Walking the narrow path that delivers both low inflation and low unemployment could become increasingly difficult for the Reserve Bank amid rising inflation pressures, KPMG's economists have warned.

Inflation pressures, declining household consumption and flat productivity growth is likely to constrain economic growth for Australia this year, according to the latest KPMG Australian Economic Outlook.

The outlook said while Australia's economy outperformed expectations in the December quarter, the underlying composition of this growth "points to a less encouraging picture".

Real GDP growth rose 0.8 per cent for the December quarter, while annual growth lifted to 2.6 per cent. However, must of this quarterly strength was driven by inventories and public demand, while private demand contributed only modestly, the report noted.

 
 

Household consumption per capita fell slightly in the December quarter, and productivity remained subdued.

"Overall, the headline GDP result suggests a fragile expansion," said KPMG.

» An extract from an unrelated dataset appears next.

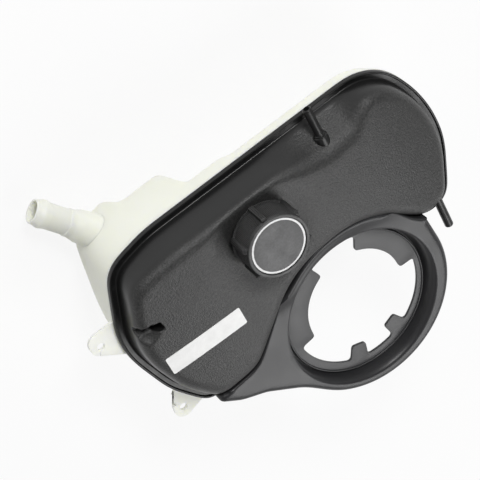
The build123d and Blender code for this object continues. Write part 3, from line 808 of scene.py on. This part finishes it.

KPMG also warned that the outlook for inflation had become more challenging as the conflict in the Middle East has continued to unfold.

"The challenge with this current crisis relates to how long will the conflict with Iran last, and how quickly will oil markets return to normal," it said.

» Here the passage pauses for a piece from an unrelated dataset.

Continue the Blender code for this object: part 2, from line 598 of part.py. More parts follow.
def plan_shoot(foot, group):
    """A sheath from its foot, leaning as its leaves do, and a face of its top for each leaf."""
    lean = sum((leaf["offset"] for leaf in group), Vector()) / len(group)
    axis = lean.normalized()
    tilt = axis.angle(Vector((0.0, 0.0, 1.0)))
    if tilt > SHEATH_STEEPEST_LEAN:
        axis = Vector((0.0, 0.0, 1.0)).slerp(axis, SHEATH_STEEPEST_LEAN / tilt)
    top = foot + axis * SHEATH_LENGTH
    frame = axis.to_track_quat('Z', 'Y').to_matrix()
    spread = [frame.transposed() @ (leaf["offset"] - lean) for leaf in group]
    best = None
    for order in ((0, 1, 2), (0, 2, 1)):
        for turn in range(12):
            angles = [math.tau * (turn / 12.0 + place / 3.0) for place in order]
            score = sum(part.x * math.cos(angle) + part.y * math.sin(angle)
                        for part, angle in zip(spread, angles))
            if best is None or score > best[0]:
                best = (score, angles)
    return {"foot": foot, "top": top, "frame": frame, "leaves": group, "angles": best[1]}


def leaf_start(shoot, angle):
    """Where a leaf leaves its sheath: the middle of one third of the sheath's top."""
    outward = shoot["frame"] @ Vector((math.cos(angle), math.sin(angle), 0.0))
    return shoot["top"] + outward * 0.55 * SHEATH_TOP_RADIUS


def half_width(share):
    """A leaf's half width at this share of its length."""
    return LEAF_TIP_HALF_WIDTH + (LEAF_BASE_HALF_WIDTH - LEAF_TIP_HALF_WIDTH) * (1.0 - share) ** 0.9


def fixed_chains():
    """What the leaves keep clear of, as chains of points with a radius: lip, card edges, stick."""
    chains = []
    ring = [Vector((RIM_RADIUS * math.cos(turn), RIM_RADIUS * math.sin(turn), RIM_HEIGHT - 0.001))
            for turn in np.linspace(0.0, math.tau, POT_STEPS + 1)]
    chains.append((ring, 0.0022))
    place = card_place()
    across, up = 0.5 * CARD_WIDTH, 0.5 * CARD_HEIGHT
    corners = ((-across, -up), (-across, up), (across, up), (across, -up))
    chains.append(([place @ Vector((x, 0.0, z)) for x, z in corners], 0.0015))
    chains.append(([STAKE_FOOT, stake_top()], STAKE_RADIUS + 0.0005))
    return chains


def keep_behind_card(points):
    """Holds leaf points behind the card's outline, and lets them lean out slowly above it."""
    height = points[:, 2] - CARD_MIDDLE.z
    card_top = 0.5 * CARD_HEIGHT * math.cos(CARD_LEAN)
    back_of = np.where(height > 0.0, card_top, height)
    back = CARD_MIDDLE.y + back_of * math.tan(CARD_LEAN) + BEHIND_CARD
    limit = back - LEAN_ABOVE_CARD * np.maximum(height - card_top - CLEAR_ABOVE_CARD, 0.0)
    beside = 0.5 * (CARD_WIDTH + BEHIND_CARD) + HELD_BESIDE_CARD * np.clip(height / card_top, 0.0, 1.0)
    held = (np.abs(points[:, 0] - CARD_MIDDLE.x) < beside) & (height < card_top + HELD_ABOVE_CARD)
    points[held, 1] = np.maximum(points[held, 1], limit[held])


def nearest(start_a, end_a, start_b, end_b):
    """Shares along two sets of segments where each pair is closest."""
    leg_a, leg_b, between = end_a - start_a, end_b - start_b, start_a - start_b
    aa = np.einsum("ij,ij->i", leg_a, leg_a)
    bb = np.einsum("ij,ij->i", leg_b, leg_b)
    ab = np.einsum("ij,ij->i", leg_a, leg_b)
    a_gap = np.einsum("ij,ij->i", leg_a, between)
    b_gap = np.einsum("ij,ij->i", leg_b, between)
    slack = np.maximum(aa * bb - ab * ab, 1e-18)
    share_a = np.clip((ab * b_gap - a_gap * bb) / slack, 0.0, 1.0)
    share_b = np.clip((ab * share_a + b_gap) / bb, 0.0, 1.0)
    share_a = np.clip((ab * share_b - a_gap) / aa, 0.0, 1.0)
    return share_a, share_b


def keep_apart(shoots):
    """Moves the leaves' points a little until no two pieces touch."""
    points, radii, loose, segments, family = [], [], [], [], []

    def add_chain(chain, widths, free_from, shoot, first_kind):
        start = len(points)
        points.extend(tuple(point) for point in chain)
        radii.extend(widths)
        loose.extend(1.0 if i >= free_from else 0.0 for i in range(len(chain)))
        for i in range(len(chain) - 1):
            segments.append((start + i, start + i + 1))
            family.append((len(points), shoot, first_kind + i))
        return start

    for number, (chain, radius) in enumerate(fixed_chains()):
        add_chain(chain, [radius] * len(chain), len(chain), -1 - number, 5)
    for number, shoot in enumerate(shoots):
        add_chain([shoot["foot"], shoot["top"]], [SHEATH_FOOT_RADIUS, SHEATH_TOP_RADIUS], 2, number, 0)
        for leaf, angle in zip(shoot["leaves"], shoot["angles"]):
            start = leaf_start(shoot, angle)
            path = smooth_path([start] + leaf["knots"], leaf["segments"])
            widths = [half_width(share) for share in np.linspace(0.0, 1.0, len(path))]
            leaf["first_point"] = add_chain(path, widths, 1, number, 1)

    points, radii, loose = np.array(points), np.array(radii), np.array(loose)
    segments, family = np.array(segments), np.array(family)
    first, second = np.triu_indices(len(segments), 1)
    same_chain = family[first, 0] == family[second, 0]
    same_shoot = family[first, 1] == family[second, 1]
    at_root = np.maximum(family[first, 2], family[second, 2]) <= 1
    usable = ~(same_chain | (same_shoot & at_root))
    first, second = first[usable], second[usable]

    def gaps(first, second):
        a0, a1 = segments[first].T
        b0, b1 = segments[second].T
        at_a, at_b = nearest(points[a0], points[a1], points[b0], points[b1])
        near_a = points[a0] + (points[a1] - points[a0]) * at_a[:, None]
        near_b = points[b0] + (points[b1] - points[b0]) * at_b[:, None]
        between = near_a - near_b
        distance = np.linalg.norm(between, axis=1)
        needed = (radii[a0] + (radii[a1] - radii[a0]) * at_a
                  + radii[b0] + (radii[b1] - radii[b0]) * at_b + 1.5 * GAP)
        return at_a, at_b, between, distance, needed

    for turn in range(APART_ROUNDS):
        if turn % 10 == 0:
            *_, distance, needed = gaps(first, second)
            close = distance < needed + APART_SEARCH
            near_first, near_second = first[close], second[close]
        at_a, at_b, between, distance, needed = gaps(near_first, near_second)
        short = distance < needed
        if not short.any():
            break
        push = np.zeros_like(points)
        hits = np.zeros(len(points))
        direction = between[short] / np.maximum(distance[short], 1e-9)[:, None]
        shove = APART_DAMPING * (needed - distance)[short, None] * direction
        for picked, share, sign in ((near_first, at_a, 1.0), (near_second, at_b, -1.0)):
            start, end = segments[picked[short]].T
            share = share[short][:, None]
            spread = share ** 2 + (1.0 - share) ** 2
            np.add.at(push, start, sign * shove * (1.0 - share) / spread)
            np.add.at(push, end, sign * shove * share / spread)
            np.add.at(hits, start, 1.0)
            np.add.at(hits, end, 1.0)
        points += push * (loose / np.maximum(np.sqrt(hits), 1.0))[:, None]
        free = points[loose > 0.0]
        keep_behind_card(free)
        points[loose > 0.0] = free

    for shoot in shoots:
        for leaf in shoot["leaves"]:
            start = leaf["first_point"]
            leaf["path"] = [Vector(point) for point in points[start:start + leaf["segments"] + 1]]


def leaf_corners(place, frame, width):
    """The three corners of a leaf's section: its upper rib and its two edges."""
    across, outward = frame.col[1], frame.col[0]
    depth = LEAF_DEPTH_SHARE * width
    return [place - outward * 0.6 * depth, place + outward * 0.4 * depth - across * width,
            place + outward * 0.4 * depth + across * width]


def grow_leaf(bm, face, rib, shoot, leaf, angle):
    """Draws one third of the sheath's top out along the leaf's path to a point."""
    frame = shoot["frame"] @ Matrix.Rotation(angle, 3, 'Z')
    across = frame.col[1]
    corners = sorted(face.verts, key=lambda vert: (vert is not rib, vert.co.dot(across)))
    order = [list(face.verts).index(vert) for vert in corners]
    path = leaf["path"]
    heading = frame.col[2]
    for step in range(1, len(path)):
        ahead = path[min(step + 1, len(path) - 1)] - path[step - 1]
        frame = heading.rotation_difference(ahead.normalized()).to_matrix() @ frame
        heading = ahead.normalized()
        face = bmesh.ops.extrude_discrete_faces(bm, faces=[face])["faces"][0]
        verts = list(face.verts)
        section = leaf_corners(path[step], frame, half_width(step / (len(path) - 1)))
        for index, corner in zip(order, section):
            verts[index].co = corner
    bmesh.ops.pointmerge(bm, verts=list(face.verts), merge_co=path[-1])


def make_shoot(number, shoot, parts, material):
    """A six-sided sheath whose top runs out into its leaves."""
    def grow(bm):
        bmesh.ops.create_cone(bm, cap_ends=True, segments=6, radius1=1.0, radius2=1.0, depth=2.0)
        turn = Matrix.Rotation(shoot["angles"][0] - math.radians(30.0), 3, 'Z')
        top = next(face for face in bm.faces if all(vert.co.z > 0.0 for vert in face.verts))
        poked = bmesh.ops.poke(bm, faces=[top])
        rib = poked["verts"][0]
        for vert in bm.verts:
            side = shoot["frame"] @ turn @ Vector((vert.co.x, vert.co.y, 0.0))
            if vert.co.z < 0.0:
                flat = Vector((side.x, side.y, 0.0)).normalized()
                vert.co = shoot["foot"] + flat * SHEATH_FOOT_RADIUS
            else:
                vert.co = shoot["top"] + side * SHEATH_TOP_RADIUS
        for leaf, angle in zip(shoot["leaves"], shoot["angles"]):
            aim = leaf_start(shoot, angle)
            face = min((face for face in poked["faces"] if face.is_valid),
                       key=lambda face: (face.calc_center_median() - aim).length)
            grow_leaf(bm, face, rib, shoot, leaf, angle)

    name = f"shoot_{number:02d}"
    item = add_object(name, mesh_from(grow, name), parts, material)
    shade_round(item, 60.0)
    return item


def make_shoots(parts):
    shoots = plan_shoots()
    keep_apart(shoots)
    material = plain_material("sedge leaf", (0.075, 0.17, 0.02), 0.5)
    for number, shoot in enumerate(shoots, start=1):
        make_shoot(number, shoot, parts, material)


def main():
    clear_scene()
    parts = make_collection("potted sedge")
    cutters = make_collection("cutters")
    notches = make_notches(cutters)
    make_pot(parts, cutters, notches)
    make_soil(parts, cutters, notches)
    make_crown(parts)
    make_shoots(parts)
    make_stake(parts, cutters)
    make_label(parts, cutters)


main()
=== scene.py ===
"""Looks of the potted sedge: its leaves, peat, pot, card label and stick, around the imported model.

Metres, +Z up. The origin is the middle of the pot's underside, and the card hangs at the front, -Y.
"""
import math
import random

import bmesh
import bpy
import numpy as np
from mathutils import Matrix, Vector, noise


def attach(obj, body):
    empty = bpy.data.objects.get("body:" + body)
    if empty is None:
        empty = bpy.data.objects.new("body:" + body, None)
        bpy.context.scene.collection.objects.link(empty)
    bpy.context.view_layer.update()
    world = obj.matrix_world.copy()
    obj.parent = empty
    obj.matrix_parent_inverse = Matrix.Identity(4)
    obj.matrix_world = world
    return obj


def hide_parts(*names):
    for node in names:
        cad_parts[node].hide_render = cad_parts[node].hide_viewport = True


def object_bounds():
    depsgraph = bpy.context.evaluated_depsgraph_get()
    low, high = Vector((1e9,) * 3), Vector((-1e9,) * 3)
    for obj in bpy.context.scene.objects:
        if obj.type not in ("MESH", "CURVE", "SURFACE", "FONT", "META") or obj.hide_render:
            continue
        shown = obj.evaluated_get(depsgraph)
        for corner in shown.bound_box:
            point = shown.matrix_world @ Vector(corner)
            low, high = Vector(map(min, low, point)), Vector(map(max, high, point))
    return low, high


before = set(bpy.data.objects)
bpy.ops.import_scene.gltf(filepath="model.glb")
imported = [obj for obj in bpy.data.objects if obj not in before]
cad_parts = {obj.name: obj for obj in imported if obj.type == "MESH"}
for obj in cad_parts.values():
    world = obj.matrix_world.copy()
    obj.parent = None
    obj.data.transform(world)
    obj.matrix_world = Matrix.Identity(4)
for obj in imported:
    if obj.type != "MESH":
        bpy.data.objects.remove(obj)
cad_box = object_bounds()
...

"The oil futures market has been grappling with this question for more than nine weeks now, and while the near term price has fluctuated significantly during that time, the forward price curve has consistently suggested oil prices will start recede sooner rather than later."

KPMG's economists said while the oil futures market does not expect the conflict will be protracted, prices are still predicted to take several years to return to near long-run marginal cost of production levels.

"The implications of this oil price spike will also take some time to play out. Inflation is expected to surge globally as oil is a ubiquitous input across virtually every sector within an economy; with food prices likely to feel the impact first followed by other goods and services later in the year," the firm said.

Central Banks will be faced with the challenge of how to respond to this inflation pulse, the outlook said.

"Do they ‘look through’ the oil shock and keep policy rates steady or will they respond to higher inflation by lifting policy rates even though for many economies this is a Terms of Trade shock outside their capacity to influence?"

For Australia, KPMG said the elevated oil prices have increased the risk that higher energy costs will feed inflation expectations and wage-setting behaviour.

"In this environment, the RBA is likely to place greater weight on preventing inflation expectations from becoming entrenched, even at the cost of weaker activity, raising the risk of a further increase in the cash rate," it said.

"Importantly, while additional tightening would be aimed at reinforcing the disinflation process, it would come from a starting point where monetary policy is already assessed to be neutral. As a result, any further increase in the cash rate would push policy into restrictive territory."

The firm warned that this would materially raise the likelihood of softer economic growth and a more pronounced cooling in labour market conditions through 2026.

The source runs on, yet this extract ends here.